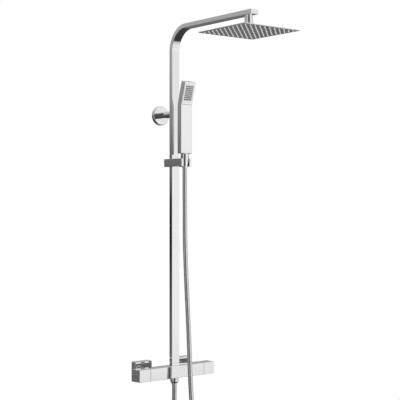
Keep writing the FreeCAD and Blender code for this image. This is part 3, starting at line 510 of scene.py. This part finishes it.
def make_riser():
    """Two rectangular tubes, one above the other; the upper one bends forward into the arm."""
    low, high, centre = span("riser_lower")
    width, depth = high.x - low.x, high.y - low.y
    bm = bmesh.new()
    loops = tube_loops(bm, width, depth, Matrix.Translation((centre.x, centre.y, low.z)))
    bmesh.ops.bridge_loops(bm, edges=loops[0] + loops[1])
    ends = [pull(bm, loop, (0, 0, high.z - low.z - JOINT_GAP)) for loop in loops]
    bmesh.ops.bridge_loops(bm, edges=ends[0] + ends[1])
    finish("riser_lower_finish", bm, chrome(), "riser_lower")

    low, high, _ = span("riser_upper")
    bend = bend_radius(depth)
    bm = bmesh.new()
    loops = tube_loops(bm, width, depth, Matrix.Translation((centre.x, centre.y, low.z)))
    bmesh.ops.bridge_loops(bm, edges=loops[0] + loops[1])
    pivot = Vector((centre.x, centre.y - bend, high.z - depth / 2 - bend))
    ends = []
    for loop in loops:
        edges = pull(bm, loop, (0, 0, pivot.z - low.z))
        points = list({vert for edge in edges for vert in edge.verts})
        turned_loop = bmesh.ops.spin(bm, geom=points + edges, cent=pivot, axis=(1, 0, 0),
                                     dvec=(0, 0, 0), angle=math.pi / 2, steps=BEND_STEPS, use_merge=False,
                                     use_normal_flip=False, use_duplicate=False)
        last = [item for item in turned_loop["geom_last"] if isinstance(item, bmesh.types.BMEdge)]
        ends.append(pull(bm, last, (0, low.y - pivot.y, 0)))
    bmesh.ops.bridge_loops(bm, edges=ends[0] + ends[1])
    finish("riser_upper_finish", bm, chrome(), "riser_upper")

    low, high, _ = span("arm_end_plug")
    plate = low.y + PLUG_PLATE
    bm = block((-width / 2, low.y, low.z), (width / 2, plate, high.z))
    soften(bm, 0.6 * MM)
    tongue = block((low.x + TUBE_WALL, plate, low.z + TUBE_WALL),
                   high - Vector((TUBE_WALL, 0, TUBE_WALL)))
    finish("arm_end_plug_finish", add_to(bm, tongue), chrome(), "arm_end_plug")


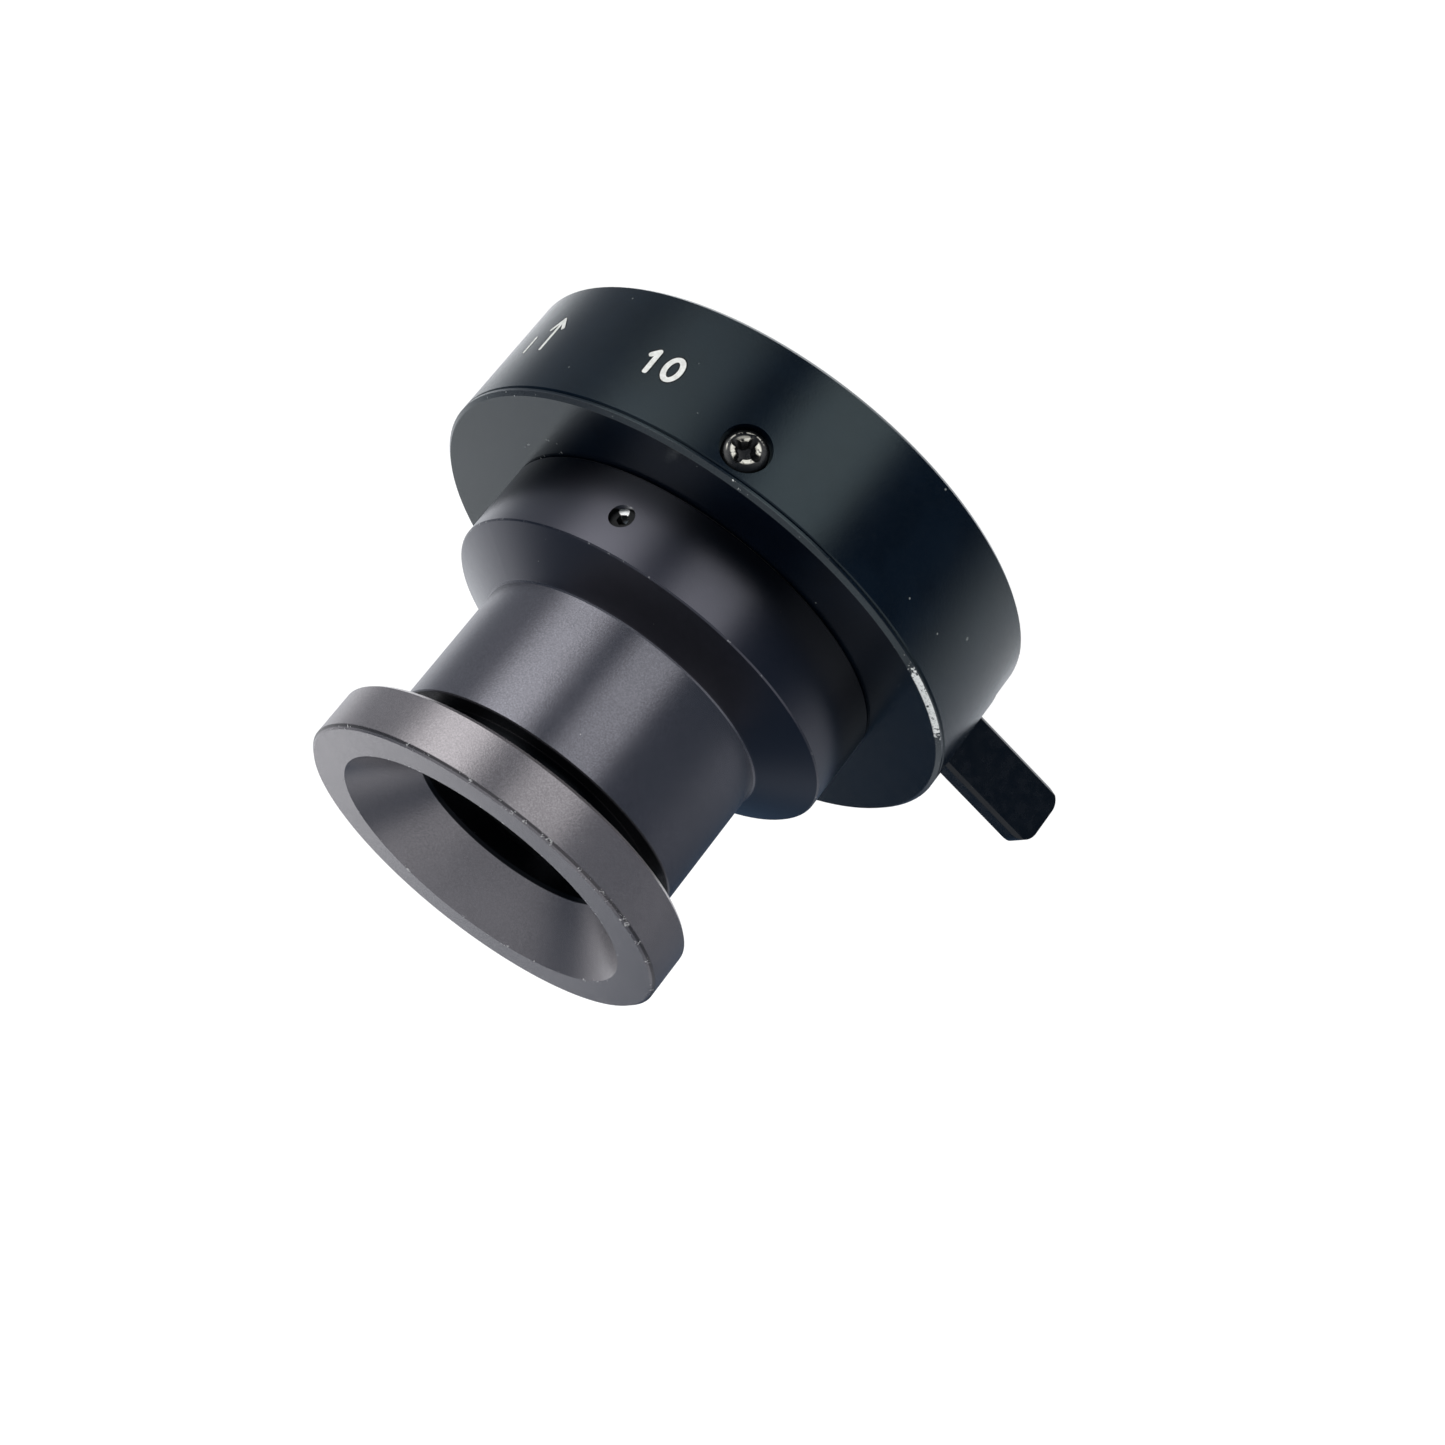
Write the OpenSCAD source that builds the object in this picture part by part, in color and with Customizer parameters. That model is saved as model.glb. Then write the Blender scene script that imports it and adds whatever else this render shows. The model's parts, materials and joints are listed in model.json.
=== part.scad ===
// Clamp-on viewing loupe for rigid optics. A lever drum with three sliding jaws grips an
// ocular flange at the rear, and a cupped eyepiece of the same flange size looks out in front.
// The origin is on the optical axis, in the plane of the drum's rear face. +Z points to the eye.

/* [Eyecup] */
// Diameter of the round ocular flange
flange_d = 32; // [30:0.5:40]
// Thickness of the ocular flange along the axis
flange_t = 4.35; // [3:0.05:6]
// Width of the flat ring on the flange's front face
rim_w = 3.22; // [2:0.02:4]
// Diameter of the sight hole at the bottom of the cup
sight_d = 17.25; // [14:0.05:21]
// Depth of the conical cup
cup_depth = 4.63; // [3:0.01:6]
// Chamfer on the flange's edges
flange_chamfer = 0.3; // [0.1:0.05:0.5]
// Width of the groove between the flange and the neck
groove_w = 2.45; // [1.5:0.05:4]
// Wall of the eyecup's threaded stem
stem_wall = 1.5; // [1.2:0.1:2.5]

/* [Barrel] */
// Wall of the neck around the eyecup's stem
neck_wall = 1.8; // [1.2:0.1:3]
// Length of the neck
neck_len = 11.3; // [10:0.1:20]
// Length of the cone between neck and barrel
step_len = 2.2; // [1.5:0.1:4]
// Length of the wide stretch of the barrel
barrel_len = 6.8; // [6:0.1:12]
// Wall of the barrel around the housing's spigot
barrel_wall = 2.05; // [1.6:0.05:3.5]
// Gap between the barrel and the drum's front face
barrel_gap = 0.1; // [0.05:0.05:0.3]
// Height of the set screws above the drum's front face
set_screw_h = 3.7; // [3:0.1:4.2]
// Thread diameter of the set screws
set_screw_d = 2; // [1.6:0.1:2.4]
// Angle of the first set screw
set_screw_angle = -42.6; // [-60:0.1:60]

/* [Optics] */
// Width of the seat that holds the eye lenses behind the sight hole
lens_seat_w = 0.68; // [0.5:0.01:1]
// Diameter of the field lens
field_lens_d = 23.9; // [19:0.1:29]
// Wall of the spigot around the field lens
spigot_wall = 3; // [2.4:0.1:4]
// Diameter of the rear window
window_d = 24.3; // [20:0.1:30]
// Thickness of the rear window
window_t = 1.5; // [1:0.1:1.8]
// Thickness of the window's seal
seal_t = 0.8; // [0.6:0.05:1]
// Width of the seats that the field lens and the window rest on
field_seat_w = 1.6; // [1:0.1:2.4]

/* [Clamp drum] */
// Radial room for jaws and cam ring between socket and sleeve
clamp_band = 5.9; // [5.6:0.1:9]
// Wall of the outer sleeve
sleeve_wall = 1.5; // [1.3:0.1:2.4]
// Thickness of the drum's front wall
front_wall = 2.2; // [1.8:0.1:4]
// Thickness of the rim at the drum's front
lip_t = 0.65; // [0.5:0.05:1]
// Chamfer on the drum's front edge
drum_chamfer = 0.3; // [0.1:0.05:0.5]
// Thread diameter of the sleeve screws
sleeve_screw_d = 2; // [1.6:0.1:2.5]
// Diameter of the sleeve screws' pan heads
sleeve_head_d = 3.6; // [3:0.1:4.4]
// Angle of the first sleeve screw
sleeve_screw_angle = -61.3; // [-80:0.1:-45]
// Land between the screw heads' counterbores and the sleeve's front edge
sleeve_land = 0.35; // [0.2:0.05:1]

/* [Clamp mechanism] */
// End play of the flange between its seat and the jaws
seat_clear = 0.12; // [0.05:0.01:0.3]
// Clearance around the flange in the socket
socket_clear = 0.1; // [0.05:0.01:0.2]
// Turn of the lever from open to closed, in degrees
lever_turn = 35; // [20:1:42]
// Inward travel of each jaw
jaw_travel = 1.6; // [0.8:0.1:2]
// Width of a jaw
jaw_w = 8; // [6:0.1:10]
// Thickness of a jaw
jaw_t = 2.2; // [1.8:0.1:3]
// Diameter of the jaws' follower pins
pin_d = 1.4; // [1:0.1:1.6]
// Thickness of the cam ring
ring_t = 1.5; // [1.2:0.1:1.6]
// Thickness of the rear cover
cover_t = 1; // [0.9:0.1:1.2]
// Thickness of the thrust washer
washer_t = 0.25; // [0.2:0.05:0.3]
// Diameter of the bosses that carry the rear cover
boss_d = 3; // [2.8:0.1:3.4]
// Thread diameter of the cover screws
cover_screw_d = 1.6; // [1.4:0.1:1.8]
// Running clearance of the sliding parts
run_clear = 0.06; // [0.03:0.01:0.1]
// Clearance between assembled fixed parts
fit_clear = 0.02; // [0.01:0.01:0.05]

/* [Lever] */
// Distance of the lever's tip from the axis
lever_reach = 35.2; // [32:0.1:45]
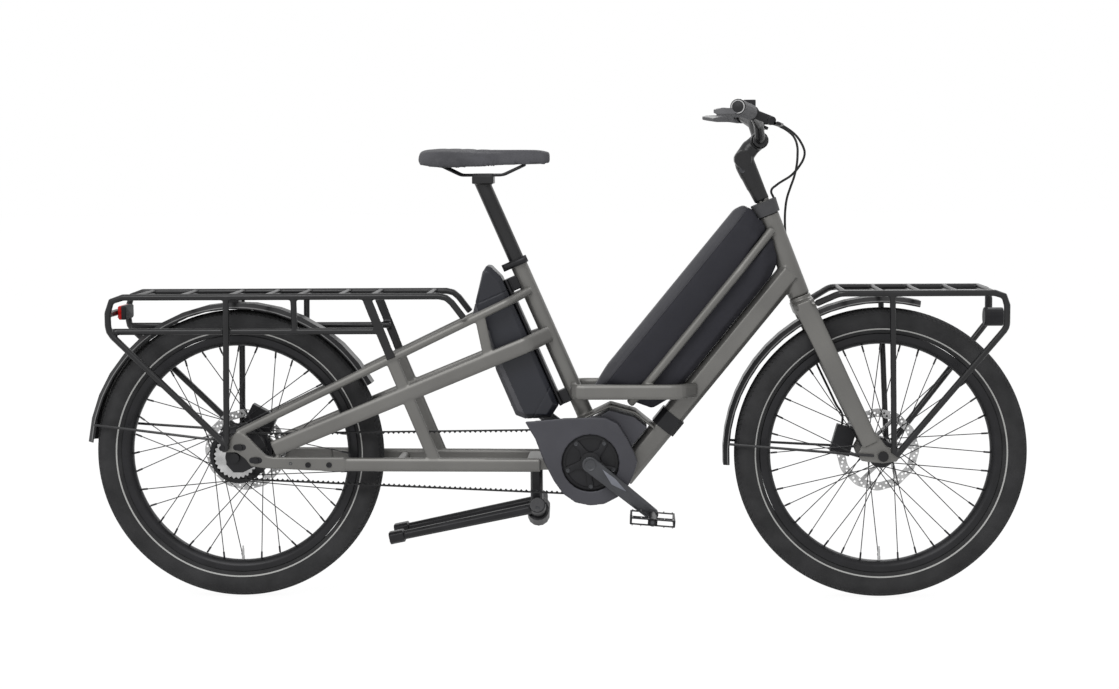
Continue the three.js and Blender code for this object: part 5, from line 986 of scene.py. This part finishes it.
def oblong(x, z, half_length, half_height):
    """Corners of a level slot: two half circles joined by straight runs."""
    corners = []
    for end in (1, -1):
        for i in range(ROUND_STEPS + 1):
            angle = math.pi * (i / ROUND_STEPS - 0.5) + (0 if end > 0 else math.pi)
            reach = end * (half_length - half_height) + half_height * math.cos(angle)
            corners.append((x + reach, z + half_height * math.sin(angle)))
    return corners


PLATE_SLOTS = [(13, 337), (47, 309)]
for hand, side in SIDES:
    carrier = bpy.data.objects[f"{hand}_rear_frame_welded"]
    inserts = []
    for x, z in PLATE_SLOTS:
        face = surface(carrier, x + 12, z, side).y / MM
        inserts.append(slab("slot", oblong(x, z, 14, 6.4), face - 0.4 * side, face + 0.7 * side, 0.3))
    inserts[0].name = f"{hand}_plate_slots"
    join_bike(joined(*inserts), "frame", "black_metal", moulded)
    bolts(f"{hand}_plate_bolts", f"{hand}_plate_slots", "frame", PLATE_SLOTS, 4.6, 2, side)

# %% [markdown]
# The crank arm carries a round cap, a thin four-cornered plate whose pale blue-grey is a painted
# highlight of the arm's flat face, and, at its far end, the pedal's axle. Behind it a spider with
# five arms and five bolts holds the toothed wheel.

# %% Cranks and spider
CRANK_X, CRANK_Z, CRANK_LENGTH, CRANK_TURN = 763, 301, 169, math.radians(-39)
CRANK_AXLE = at(CRANK_X, 0, CRANK_Z)


def on_arm(along, off, side=-1):
    """x and z of a place on a crank arm: along it from the axle, and off its middle line."""
    turn = CRANK_TURN if side < 0 else CRANK_TURN + math.pi
    x = CRANK_X + along * math.cos(turn) - off * math.sin(turn)
    return x, CRANK_Z + along * math.sin(turn) + off * math.cos(turn)


# The pale blue-grey plate on each arm is a painted highlight of the arm's flat face.
HIGHLIGHT_PANEL = [(26, 9), (60, 10.5), (96, 4), (62, -4)]
highlight_panel_grey = finish("highlight_panel_grey", (104, 106, 114), (122, 124, 132), (0.35, 0.5), 0.2, 30, 900, 2e-5)
for hand, side in SIDES:
    arm = bpy.data.objects[f"{hand}_crank_forged"]
    flip = 1 if side < 0 else -1
    corners = [on_arm(along, off * flip, side) for along, off in HIGHLIGHT_PANEL]
    face = surface(arm, *on_arm(60, 2 * flip, side), side).y / MM
    highlight_panel = slab(f"{hand}_crank_highlight_panel", corners, face - side * 0.6, face + side * 0.7, 0.3)
    join_bike(highlight_panel, "crankset", "black_metal", highlight_panel_grey)
    middle = [(CRANK_X, CRANK_Z)]
    bolts(f"{hand}_crank_cap", "right_crank_forged", "crankset", middle, 12, 2.4, side, crank_grey)
    bolts(f"{hand}_pedal_axle_end", arm.name, "crankset", [on_arm(CRANK_LENGTH, 0, side)], 7, 1.2, side)

SPIDER_ARMS, SPIDER_TURN, BOLT_CIRCLE = 5, 0.3, 51
ARM = [(12, -13), (30, -9), (46, -8), (58, -6), (58, 6), (46, 6), (34, 3), (14, 12)]
arm = slab("spider", [(CRANK_X + x, CRANK_Z + z) for x, z in ARM], -57, -63, 1.2)
angles = [i * TURN / SPIDER_ARMS + SPIDER_TURN for i in range(SPIDER_ARMS)]
there, back = Matrix.Translation(CRANK_AXLE), Matrix.Translation(-CRANK_AXLE)
spider = copies(arm, "spider", [there @ Matrix.Rotation(angle, 4, "Y") @ back for angle in angles])
ring = spun("spider_ring", [(54, -58), (54, -62), (60, -61), (60, -58)], CRANK_AXLE, 60)
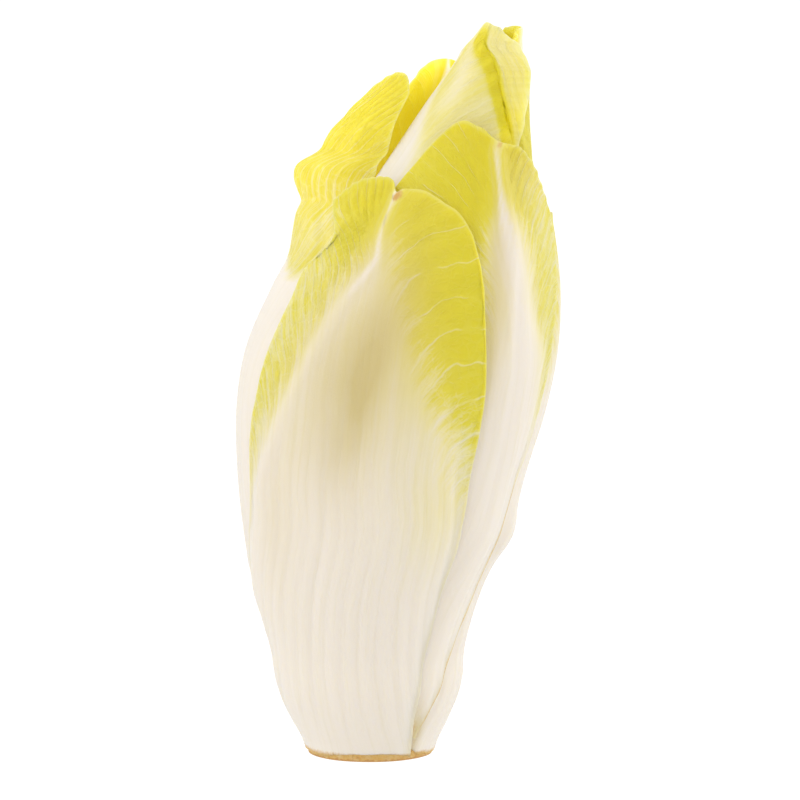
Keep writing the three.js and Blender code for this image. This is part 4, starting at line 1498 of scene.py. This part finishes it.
class EndiveSettings(bpy.types.PropertyGroup):
    """Sizes, colours and lights that a user would change."""

    lip: size_setting("Lip", "How far margins curl out", 0.35)
    flutes: size_setting("Flutes", "Depth of the flutes of the ribs", 0.1)
    blisters: size_setting("Blisters", "Height of the blisters of the blades", 0.15)
    puckers: size_setting("Puckers", "How far blades stand up between their veins", 0.16)
    swerve: size_setting("Swerve", "Slow unevenness of the leaves", 0.12)
    press: size_setting("Press", "How far margins are pressed on the leaf below", 0.15)
    press_width: size_setting("Press width", "How far from the margin the press starts", 7.0)
    nibble: size_setting("Nibble", "Unevenness of the margins", 0.35)
    blade_share: share_setting("Blade thickness", "Share of its thickness that a yellow blade keeps", 0.65)
    edge_share: share_setting("Edge thickness", "Share of the thickness left at the very edge", 0.35)
    edge_round: size_setting("Edge rounding", "Width over which the edge thins", 2.0)
    rim_wander: size_setting("Rim wander", "Unevenness of the rim of the cut", 0.25)
    cut_relief: size_setting("Cut relief", "Roughness of the cut face", 0.25)
    core_segments: IntProperty(
        name="Core segments", description="Facets round the cut core", default=96, min=3
    )
    crisp_angle: FloatProperty(
        name="Crisp angle", description="Edges sharper than this stay crisp",
        default=math.radians(50), subtype="ANGLE",
    )
    cream: colour_setting("Cream", "Ribs and feet of the leaves", (0.88, 0.805, 0.705))
    greenish: colour_setting("Greenish cream", "Faint streaks of the ribs", (0.78, 0.71, 0.5))
    pale: colour_setting("Pale yellow", "Where the rib turns to blade", (0.85, 0.76, 0.37))
    yellow: colour_setting("Yellow", "Blades of the leaves", (0.775, 0.67, 0.045))
    deep: colour_setting("Deep yellow", "Fullest blade, at its margins", (0.745, 0.635, 0.008))
    # Khaki is also the colour of the painted shade on the leaves.
    khaki: colour_setting("Khaki", "Stains of the ribs, and rings of the cut", (0.64, 0.52, 0.22))
    brown: colour_setting("Brown", "Browned edges and spots", (0.66, 0.4, 0.11))
    dark_brown: colour_setting("Dark brown", "Darkest of the cut", (0.5, 0.25, 0.08))
    flesh: colour_setting("Flesh", "Cut face of the core", (0.78, 0.62, 0.4))
    table_glow: FloatProperty(name="Table glow", description="Light of the table itself", default=1.0)
    sky: FloatProperty(name="Sky", description="Light from all round", default=0.92)
    key_power: power_setting("Key light", "Light from above left", 0.9)
    left_power: power_setting("Left light", "Light from the left", 0.35)
    fill_power: power_setting("Fill light", "Light from the right", 0.95)
    front_power: power_setting("Front light", "Light from the front", 0.1)


class LeafOperator:
    """What the operators for groups of leaves share."""

    bl_options = {"REGISTER", "UNDO"}

    def make(self, context, leaves, finish, vein_strength, glow_depth):
        """Adds the leaves of a group, with a material for each of their slots."""
        settings = context.scene.endive
        materials = {
            slot: leaf_material(f"{finish}_{slot}", settings, vein_strength, glow_depth)
            for slot in dict.fromkeys(leaf.slot for leaf in leaves)
        }
        for leaf in leaves:
            shaped_leaf(leaf, settings, materials[leaf.slot])
        return {"FINISHED"}


class ENDIVE_OT_core(bpy.types.Operator):
    """Add the cut core with its neck and cone"""

    bl_idname = "endive.core"
    bl_label = "Core"
    bl_options = {"REGISTER", "UNDO"}

    def execute(self, context):
        settings = context.scene.endive
        shaped_core(settings, core_material(settings))
        return {"FINISHED"}


class ENDIVE_OT_outer_leaves(LeafOperator, bpy.types.Operator):
    """Add the five leaves that close the head"""

    bl_idname = "endive.outer_leaves"
    bl_label = "Outer Leaves"

    def execute(self, context):
        return self.make(context, OUTER_LEAVES, "waxy", vein_strength=0.5, glow_depth=1.1 * MM)


class ENDIVE_OT_bud_leaves(LeafOperator, bpy.types.Operator):
    """Add the four leaves of the bud that stand out of the head"""

    bl_idname = "endive.bud_leaves"
    bl_label = "Bud Leaves"

    def execute(self, context):
        return self.make(context, BUD_LEAVES, "waxy", vein_strength=0.2, glow_depth=1.3 * MM)


class ENDIVE_OT_inner_leaves(LeafOperator, bpy.types.Operator):
    """Add the leaves wrapped inside the bud"""

    bl_idname = "endive.inner_leaves"
    bl_label = "Inner Leaves"

    def execute(self, context):
        return self.make(context, INNER_LEAVES, "waxy_inner", vein_strength=0.2, glow_depth=1.5 * MM)


class ENDIVE_OT_stage(bpy.types.Operator):
    """Add the white table, the sky, the lamps and the camera"""

    bl_idname = "endive.stage"
    bl_label = "Stage"
    bl_options = {"REGISTER", "UNDO"}

    def execute(self, context):
        settings = context.scene.endive
        add_table(settings)
        add_sky(context.scene, settings)
        for name, place, size in LAMPS:
            add_lamp(context.scene, name, place, size, getattr(settings, name + "_power"))
        add_camera(context.scene)
        return {"FINISHED"}


OPERATORS = (
    ENDIVE_OT_core,
    ENDIVE_OT_outer_leaves,
    ENDIVE_OT_bud_leaves,
    ENDIVE_OT_inner_leaves,
    ENDIVE_OT_stage,
)


class ENDIVE_PT_panel(bpy.types.Panel):
    """Buttons and settings in the sidebar"""

    bl_label = "Belgian Endive"
    bl_idname = "ENDIVE_PT_panel"
    bl_space_type = "VIEW_3D"
    bl_region_type = "UI"
    bl_category = "Endive"

    def draw(self, context):
        for operator in OPERATORS:
            self.layout.operator(operator.bl_idname)
        for name in EndiveSettings.__annotations__:
            self.layout.prop(context.scene.endive, name)


CLASSES = (EndiveSettings, *OPERATORS, ENDIVE_PT_panel)


def register():
    for item in CLASSES:
        bpy.utils.register_class(item)
    bpy.types.Scene.endive = PointerProperty(type=EndiveSettings)


def unregister():
    del bpy.types.Scene.endive
    for item in reversed(CLASSES):
        bpy.utils.unregister_class(item)


def main():
    register()
    for operator in OPERATORS:
        group, name = operator.bl_idname.split(".")
        getattr(getattr(bpy.ops, group), name)()
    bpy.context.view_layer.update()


if __name__ == "__main__":
    main()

-------

REQUIREMENT:
List every line above that holds the word "three".

SOLUTION TO THE PROBLEM:
// Clamp-on viewing loupe for rigid optics. A lever drum with three sliding jaws grips an
Continue the three.js and Blender code for this object: part 5, from line 986 of scene.py. This part finishes it.
Keep writing the three.js and Blender code for this image. This is part 4, starting at line 1498 of scene.py. This part finishes it.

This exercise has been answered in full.